The opening decoration is seriously damaged; its parts are missing and the membrane is torn in several places.
Coloring in some parts of the decoration is faded (e.g. in the final section of the scroll).
The floral decoration of the benediction sheet is poorly preserved.
The Book of Esther in Hebrew, accompanied by a separate benedictions sheet with initial and final benedictions and portions of the piyut Shoshanat Yaakov.
The scroll is formed of 4 sheets containing 19 columns of text with 24 lines each, except for col. 16 which has 11 lines divided into two half-columns.
Sheets nos. 1-3 contain 3 columns of the text, and sheet no. 4 contains a single column.
The text is written in Hebrew square Italian script in black ink on parchment membranes.
The letters ח (Es. 1:6) and ת (Es. 9:29) are enlarged. Other enlarged and diminished letters are included in col. 16.
The membranes in the scroll are stitched together.
Benedictions – every formula starts with enlarged and bolded opening word ברוך. The name of God is replaced by 2 letters י and a ligature of א and ל letters. In their text, a ligature of א and ל letters is included too.
The text is copied in a different handwriting than the scroll itself.
The frames on the upper margins are numbered with Arabic numerals.
On the blank side of the benediction sheet, a seal of the Library, as well as two numbers (III.D.17 and 194232), can be seen.

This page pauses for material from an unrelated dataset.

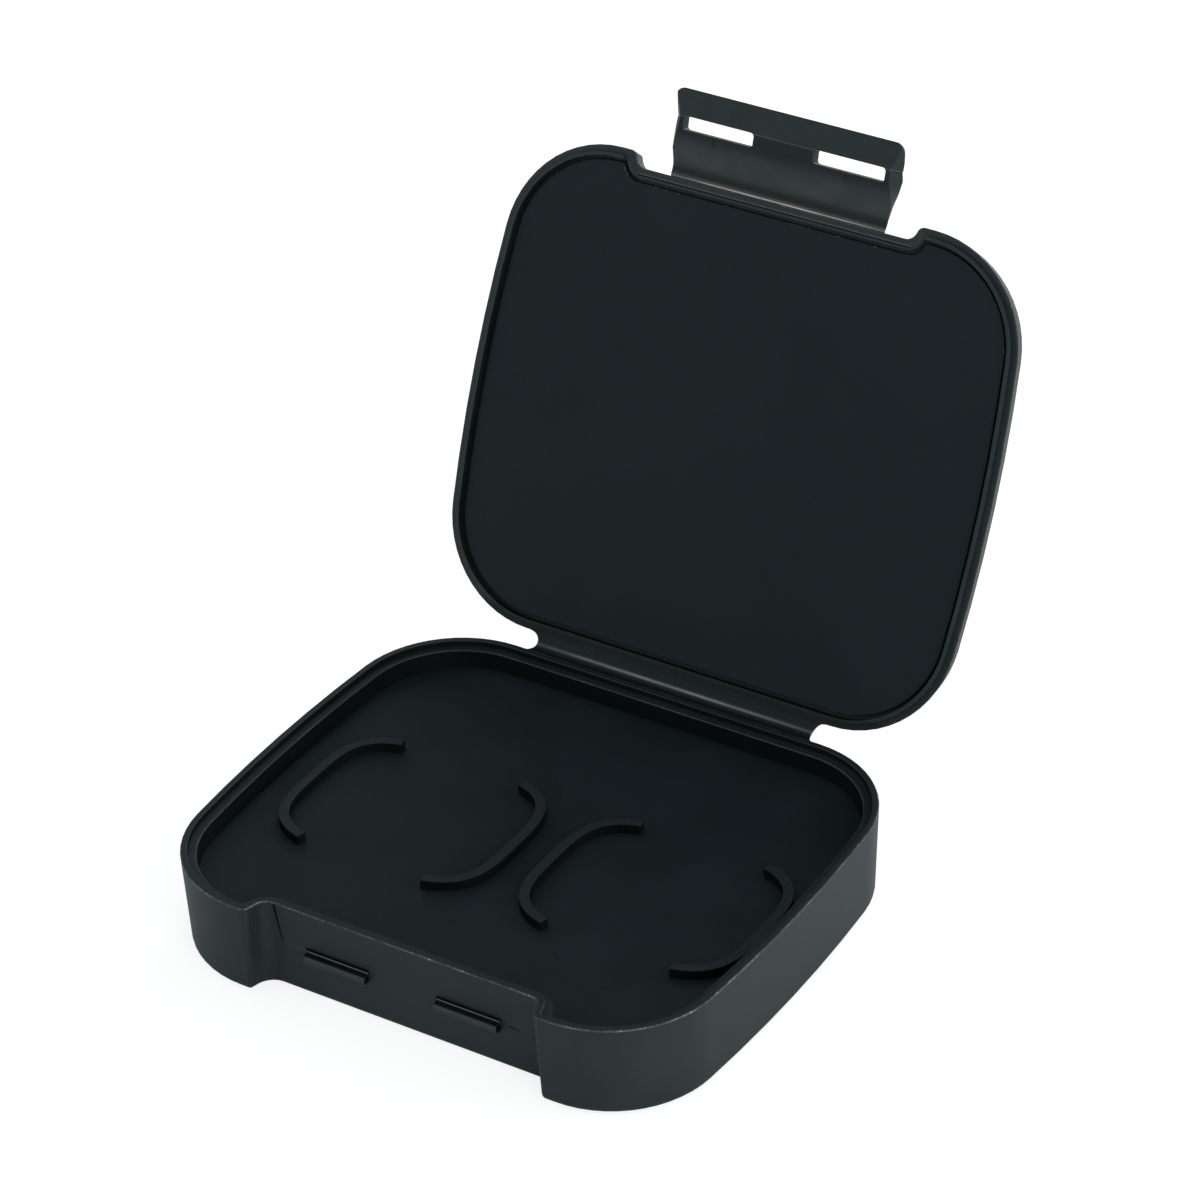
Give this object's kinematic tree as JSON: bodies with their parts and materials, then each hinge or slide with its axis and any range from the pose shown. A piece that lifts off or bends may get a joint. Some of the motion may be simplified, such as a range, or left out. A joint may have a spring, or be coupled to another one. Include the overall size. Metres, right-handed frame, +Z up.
{
  "type": "camera filter case",
  "caption": "Slim hinged pocket case for small camera filters, with a ribbed tray, a padded lid and a slotted front latch on a living hinge.",
  "frame": {"origin": "middle of the underside of the base, on the surface it rests on", "axes": "+Z up, +Y to the back where the main hinge is, -Y to the front where the catch tabs are, +X to the right seen from the front"},
  "size_m": [0.08, 0.1023, 0.0854],
  "materials": {
    "shell": "satin moulded polypropylene, near black with a cool tint",
    "tray": "matte, fine texture",
    "pad": "matte closed-cell foam sheet"
  },
  "bodies": {
    "base": {"base_shell": "shell", "filter_tray": "tray", "nest_ribs": "tray", "strap_base_half": "shell"},
    "lid": {"lid_shell": "shell", "lid_pad": "pad", "strap_lid_half": "shell", "latch_web": "shell"},
    "latch": {"latch_flap": "shell"}
  },
  "joints": [
    {"name": "lid_hinge", "type": "hinge", "parent": "base", "child": "lid", "pos_m": [0, 0.03542, 0.01345], "axis": [1, 0, 0], "range_deg": [-65, 115]},
    {"name": "latch_hinge", "type": "hinge", "parent": "lid", "child": "latch", "pos_m": [0, 0.06438, 0.07415], "axis": [1, 0, 0], "range_deg": [-15, 90]}
  ]
}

Bibliography concerning this manuscript is unknown but other scrolls sharing the same pattern are described e.g. in:
Mendel Metzger, Eine illustrierte Estherrolle der zweiten Hälfte des 18. Jahrhunderts im Historischen Museum Frankfurt am Main, mit einem Anhang über Megilla-Hülsen, „Schriften des Historischen Museums Frankfurt am Main”, 13 (1972), 95–116.
Dagmara Budzioch, The Decorated Esther Scrolls from the Museum of the Jewish Historical Institute in Warsaw and the Tradition of Megillot Esther Decoration in the Seventeenth and Eighteenth Centuries – An Outline [Polish: Dekorowane zwoje Estery z Żydowskiego Instytutu Historycznego w Warszawie na tle tradycji dekorowania megilot Ester w XVII i XVIII wieku. Zarys problematyki], Warsaw 2019, 1:119-128.